Eric Garner died in July after Officer Dan Pantaleo put him in a chokehold. Garner complained that he could not breathe, but some have argued that Garner died of a seizure brought on by a combination of the chokehold and his health condition.

The controversial grand jury decision follows the decision not to indict the Ferguson, Missouri, cop who shot and killed an 18-year-old black student. That case seemed more divisive, as many conservatives argued that the Ferguson shooting involved a young man who charged the cop and wrestled for control of his gun.

Initial reactions to the New York case seemed far more one-sided, as many conservatives said over Twitter that they were surprised there was no indictment against Pantaleo. The chokehold was caught in a video in which Garner can be heard saying repeatedly that he cannot breathe, and chokeholds were supposed to be banned in the city.

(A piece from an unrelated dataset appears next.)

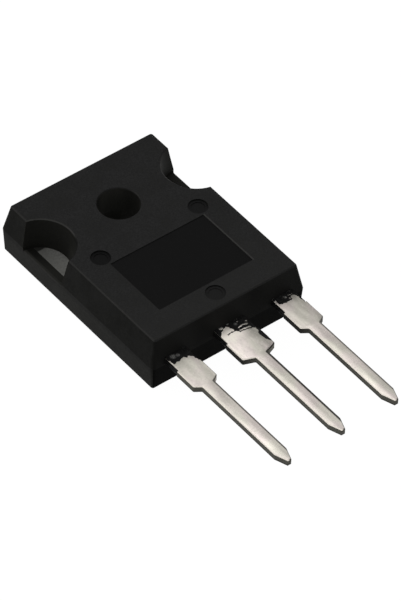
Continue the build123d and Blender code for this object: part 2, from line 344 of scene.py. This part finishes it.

Jeffries and other members said the case shows there is still a racial problem between cops and the communities they patrol, and the system that is supposed to ensure justice.

"What more does America need to see to understand that we've got a problem in this country as it relates to the relationship between police and communities of color," Jeffries asked.

Screen Shot 2014-12-03 at 4.05.13 PM Rep. Charles Rangel (D-N.Y.) said the Justice Department needs to explain the facts of the case to New Yorkers and Americans.

Rep. Charles Rangel (D-N.Y.) said the Justice Department investigation is needed because the grand jury didn't explain what facts led it to its decision not to indict.

"That's why it's important that the district attorney has an obligation to bring the facts to New Yorkers and the American people to see how they could have possibly stretched the imagination to reach that decision," Rangel said. "And more importantly, to find out what side was the district attorney on. Was he seeking truth and justice in terms of the homicide, or was he there to protect those people that were charged?"

One response to the Ferguson case has been a call for cops to wear body cameras, so these events can be examined more closely. But Rep. Gregory Meeks (D-N.Y.) said the chokehold case shows that cameras alone won't solve the problem.

Other Democrats said they were "horrified" and "devastated" that the grand jury couldn't indict Pantaleo on at least one count.

One New York Republican, Rep. Peter King, called on the public to respect the decision of the grand jury, even as New York police were preparing for protests and possible riots.

"While the death of Eric Garner was tragic, all New Yorkers should respect the decision of the Staten Island grand jury not to indict NYPD Officer Daniel Pantaleo," he said.

"During this tense time in New York, it must be noted and remembered that no organization has done more to safeguard the lives of young African Americans in New York City than the NYPD," he said. "It is time for all New Yorkers - and indeed all Americans - to acknowledge this fact."

Officer Pantaleo offered an apology to Garner's family.

"I became a police officer to help people and to protect those who can't protect themselves," he said. "It is never my intention to harm anyone and I feel very bad about the death of Mr. Garner. My family and I include him and his family in our prayers and I hope that they will accept my personal condolences for their loss."